Extracted information:
## Begin

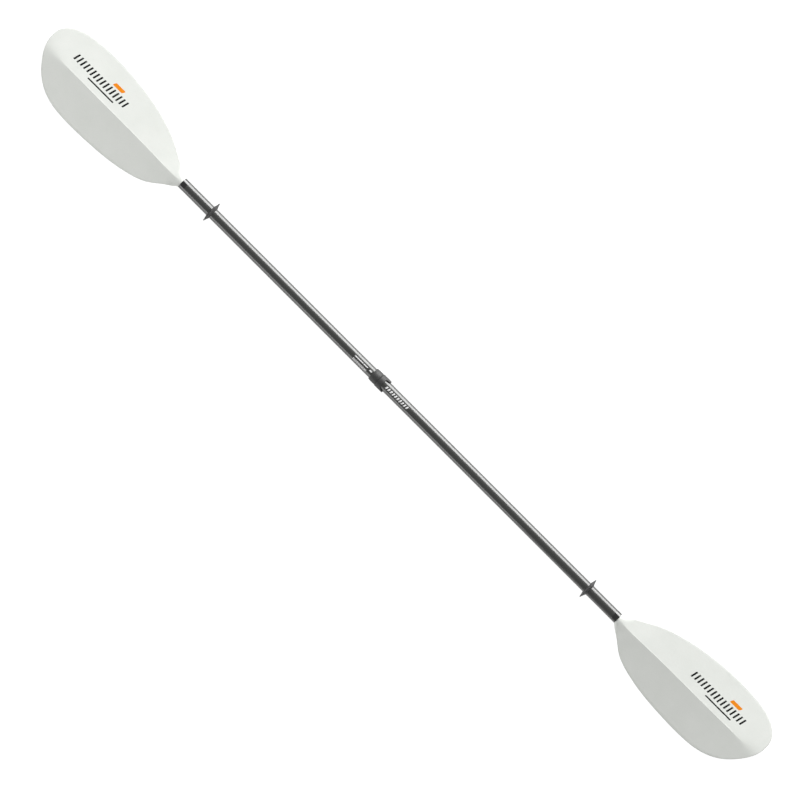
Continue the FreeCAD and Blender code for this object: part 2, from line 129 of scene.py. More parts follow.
def make_world():
    """A pale studio: brighter near the horizon than overhead."""
    world = bpy.data.worlds.new("studio")
    bpy.context.scene.world = world
    world.use_nodes = True
    tree = world.node_tree
    background = next(n for n in tree.nodes if n.type == "BACKGROUND")
    direction = add_node(tree, "ShaderNodeTexCoord").outputs["Generated"]
    height = add_node(tree, "ShaderNodeSeparateXYZ", {0: direction}).outputs["Z"]
    ramp = add_node(tree, "ShaderNodeValToRGB", {0: height})
    elements = ramp.color_ramp.elements
    while len(elements) < len(SKY_LEVELS):
        elements.new(0.5)
    for element, (position, level) in zip(elements, SKY_LEVELS):
        element.position = position
        element.color = (level, level, level * SKY_BLUE, 1)
    tree.links.new(ramp.outputs["Color"], background.inputs["Color"])


GROUND_HALF_WIDTH = 60.0
GROUND_LEVEL = -0.0002
GROUND_GREY = 0.32
GROUND_ROUGHNESS = 0.9
GROUND_SPECULAR = 0.1
GROUND_GLOW = 0.88


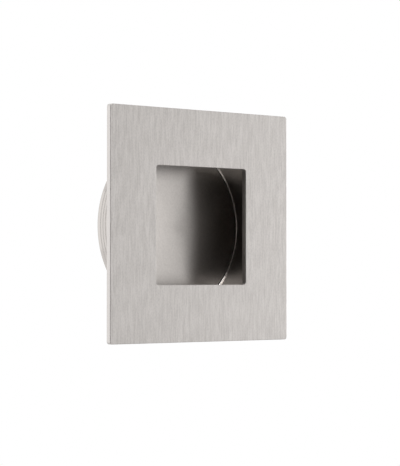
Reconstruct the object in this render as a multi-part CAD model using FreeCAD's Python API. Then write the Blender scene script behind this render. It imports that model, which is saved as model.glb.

## End

What to produce: The entries above must be returned exactly.

Answer:
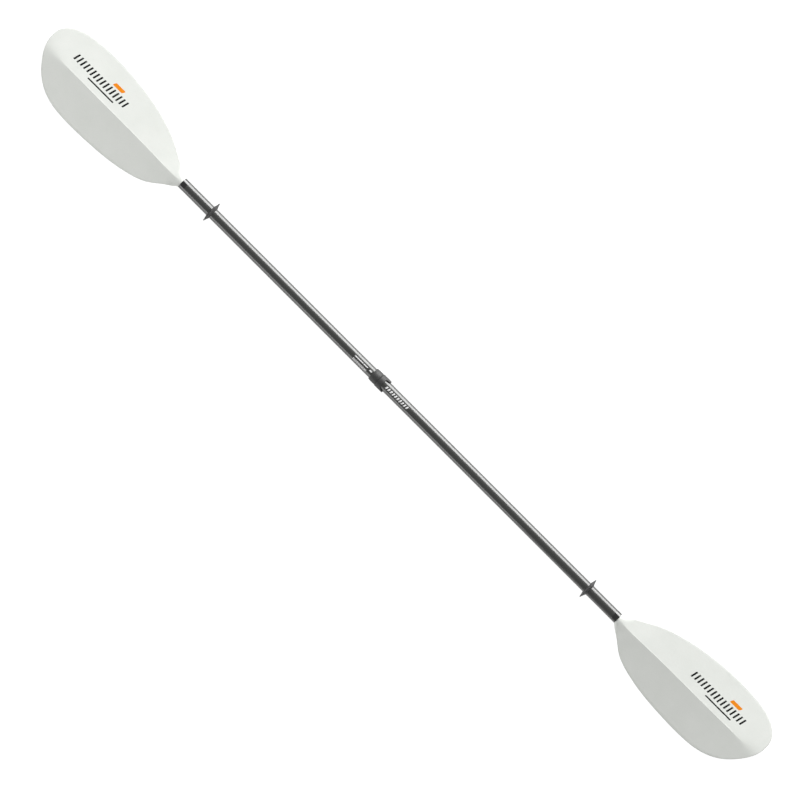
Continue the FreeCAD and Blender code for this object: part 2, from line 129 of scene.py. More parts follow.
def make_world():
    """A pale studio: brighter near the horizon than overhead."""
    world = bpy.data.worlds.new("studio")
    bpy.context.scene.world = world
    world.use_nodes = True
    tree = world.node_tree
    background = next(n for n in tree.nodes if n.type == "BACKGROUND")
    direction = add_node(tree, "ShaderNodeTexCoord").outputs["Generated"]
    height = add_node(tree, "ShaderNodeSeparateXYZ", {0: direction}).outputs["Z"]
    ramp = add_node(tree, "ShaderNodeValToRGB", {0: height})
    elements = ramp.color_ramp.elements
    while len(elements) < len(SKY_LEVELS):
        elements.new(0.5)
    for element, (position, level) in zip(elements, SKY_LEVELS):
        element.position = position
        element.color = (level, level, level * SKY_BLUE, 1)
    tree.links.new(ramp.outputs["Color"], background.inputs["Color"])


GROUND_HALF_WIDTH = 60.0
GROUND_LEVEL = -0.0002
GROUND_GREY = 0.32
GROUND_ROUGHNESS = 0.9
GROUND_SPECULAR = 0.1
GROUND_GLOW = 0.88


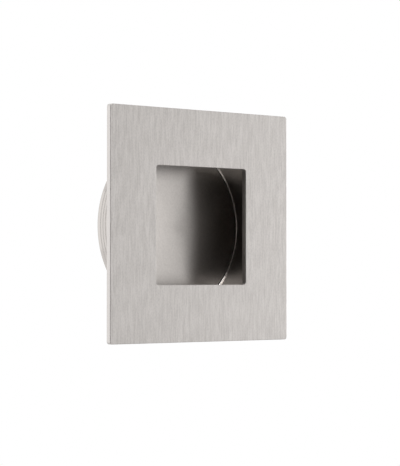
Reconstruct the object in this render as a multi-part CAD model using FreeCAD's Python API. Then write the Blender scene script behind this render. It imports that model, which is saved as model.glb.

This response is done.